David Lowery has been around a long time, but chances are you've never heard of him. A multi-hyphenate who has done practically everything in the filmmaking business, his previous features, including 2009's Texas-set St. Nick, came and went without registering much of a blip, and deservedly so. But with his white-hot, layered outlaw romance Ain't Them Bodies Saints, Lowery stakes his claim as a director just now hitting his stride creatively.
With a dark, storybook mood set firmly in the mode of Terrence Malick's Badlands, or perhaps even Andrew Dominik's The Assassination of Jesse James, Lowery flips the Bonnie & Clyde paradime on its ear. Rooney Mara, venturing as far away from Lisbeth Salander as imaginable, plays Ruth Guthrie, a Texas woman with a deep Southern twang and a deep love for Bob Muldoon(Casey Affleck). From the very first, elegantly framed scene, Lowery establishes their bond as the two are embroiled in a passionate argument, which comes to an abrupt end once Bob learns she's pregnant. The two make up an outlaw pair, and after a robbery they find themselves in a bloody shoot out with the cops, leading to the death of a member of their gang. Also shot in the melee is cop Patrick Wheeler(Ben Foster), and when all the dust has settled, Ruth and Bob are taken in with him taking the fall.
With Ruth set free mostly due to her pregnancy, four years pass with Bob writing her a letter from prison every single day. Sentenced to 25 years, he vows to one day return to her and their daughter, attempting escape five times before finally succeeding on the sixth. In the meanwhile, Patrick has begun sniffing around Ruth, feeling a empathic closeness to the woman many perceive as being duped into a life of crime. But Ruth is no saint. She's first and foremost a survivor, recognizing that the same forces that drew her to Bob all those years ago are the same ones that must keep him away from her and their daughter.
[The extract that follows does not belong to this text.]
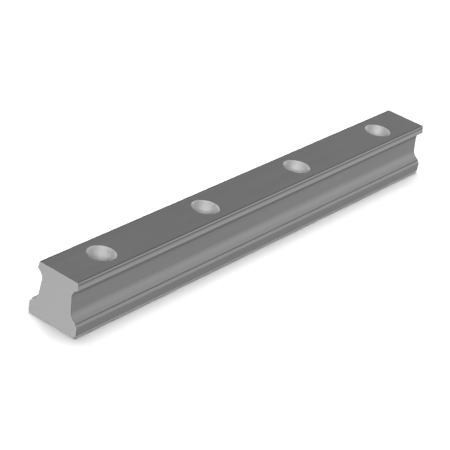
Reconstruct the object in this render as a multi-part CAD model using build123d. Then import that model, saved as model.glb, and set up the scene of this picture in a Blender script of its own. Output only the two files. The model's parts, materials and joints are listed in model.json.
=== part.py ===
"""Linear guide rail: one bar of ground steel, with two ball tracks along each flank
and a row of counterbored screw holes down the middle of its top.

Sizes are in millimetres. +X runs along the rail, +Y across it and +Z up. The origin
is the middle of the underside, where the rail is bolted to its machine bed.
"""
from build123d import *
import os

# The bar
rail_length = 225.0
rail_height = 22.0
foot_width = 23.0
end_chamfer = 0.1

# The head, whose heights are measured down from the top face
top_width = 18.2
bevel_width = 0.3
bevel_drop = 0.85
upper_track_radius = 3.2
nose_width = 19.6
nose_drop = 2.6
nose_thickness = 0.45
lower_track_radius = 3.9
waist_width = 14.4
waist_drop = 6.55

# The web and the foot, whose heights are measured up from the underside
web_foot_width = 16.1
web_foot_height = 7.7
hollow_radius = 4.0
shelf_width = 21.35
shelf_height = 6.1
shelf_edge_thickness = 0.65
foot_side_height = 4.75
foot_corner_radius = 1.4

# The screw holes
hole_pitch = 60.0
least_end_distance = 20.0
screw_hole_diameter = 7.0
counterbore_diameter = 11.0
counterbore_depth = 9.0
rim_chamfer = 0.2

hole_count = int((rail_length - 2 * least_end_distance) // hole_pitch) + 1


def half_outline():
    """Draws the flank on the +Y side, from the middle of the top to the middle of the underside."""
    top_edge = (top_width / 2, rail_height)
    bevel_foot = (top_width / 2 + bevel_width, rail_height - bevel_drop)
    nose_top = (nose_width / 2, rail_height - nose_drop)
    nose_tip = (nose_width / 2, rail_height - nose_drop - nose_thickness)
    waist = (waist_width / 2, rail_height - waist_drop)
    web_foot = (web_foot_width / 2, web_foot_height)
    shelf_edge = (shelf_width / 2, shelf_height)
    shelf_edge_foot = (shelf_width / 2, shelf_height - shelf_edge_thickness)
    foot_side_top = (foot_width / 2, foot_side_height)
    foot_corner = (foot_width / 2, 0)

    Polyline((0, rail_height), top_edge, bevel_foot)
    RadiusArc(bevel_foot, nose_top, -upper_track_radius)
    Line(nose_top, nose_tip)
    RadiusArc(nose_tip, waist, -lower_track_radius)
    FilletPolyline(waist, web_foot, shelf_edge, radius=hollow_radius)
    Polyline(shelf_edge, shelf_edge_foot, foot_side_top)
    FilletPolyline(foot_side_top, foot_corner, (0, 0), radius=foot_corner_radius)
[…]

Daniel Hart's rousing fiddle and handclap-laden score signals a coming reckoning, as Bob seeks to reclaim the family he already lost once. While violence is mostly kept to a minimum, when it happens it's quick and brutal, captured in dusty and dimly-lit landscapes that harken back to the old West. While Lowery keeps the narrative straight-forward and linear, the scope of his vision is grand and lyrical, bringing a timeless quality. Bob's narrow focus gets a bit more complicated with the interference of Skerritt(Keith Carradine), Ruth's friend and guardian who has helped her build a life over the years. As Bob's circuitous route leads closer to Texas, Skerritt goes to dangerous lengths to keep him away, while at the same time Patrick and Ruth have become even closer.
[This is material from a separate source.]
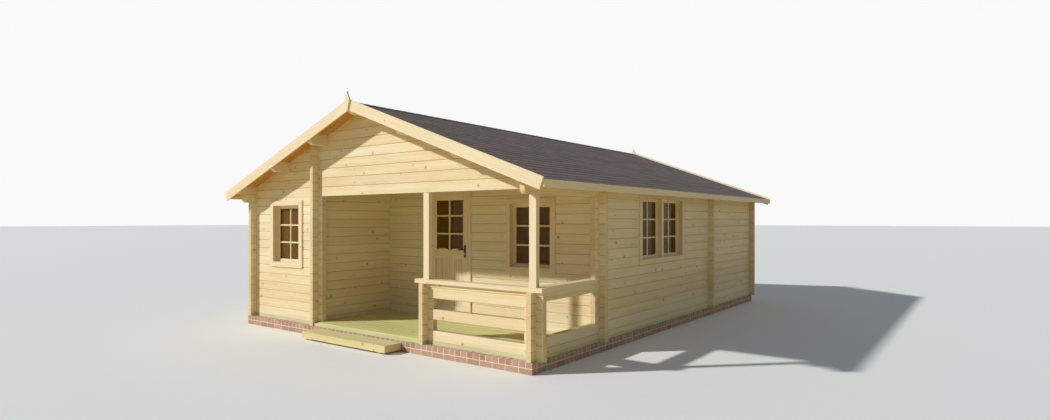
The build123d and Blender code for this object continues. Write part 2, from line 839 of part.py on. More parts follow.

It's not a stretch to say that both Mara and Affleck give career best performances here. While we only see them together for a few minutes, their romantic moments are memorable and heartfelt, carrying through as the film's true driving force. But it may be Ben Foster who is the real scene stealer, proving once and for all he can be a leading man who smolders as much as any other. Always a screen chameleon of sorts, his turn as the gentle and curious Patrick is especially impressive when compared to his other Sundance performance as famed beatnik William Burroughs in Kill Your Darlings.
At only about 90 minutes in length, Lowery packs a lot of story without ever taking a harried approach. In fact, there are times when perhaps he's a bit too casual, especially when stepping away from Bob's quest or Ruth's struggles. For all the slow dread Lowery teases us with, we never quite get the bloodthirsty showdown we were all expecting. While anticlimactic only in that regard, Lowery more than makes up for it with an intense and emotionally draining climax that feels natural to this particular story and these characters. It will be interesting to see how it gets marketed, but they may want to start by proclaiming Ain't Them Bodies Saints one of the most impressive films to emerge out of Sundance. With its cast and director all but poised for greatness, we may be talking about it for a very long time.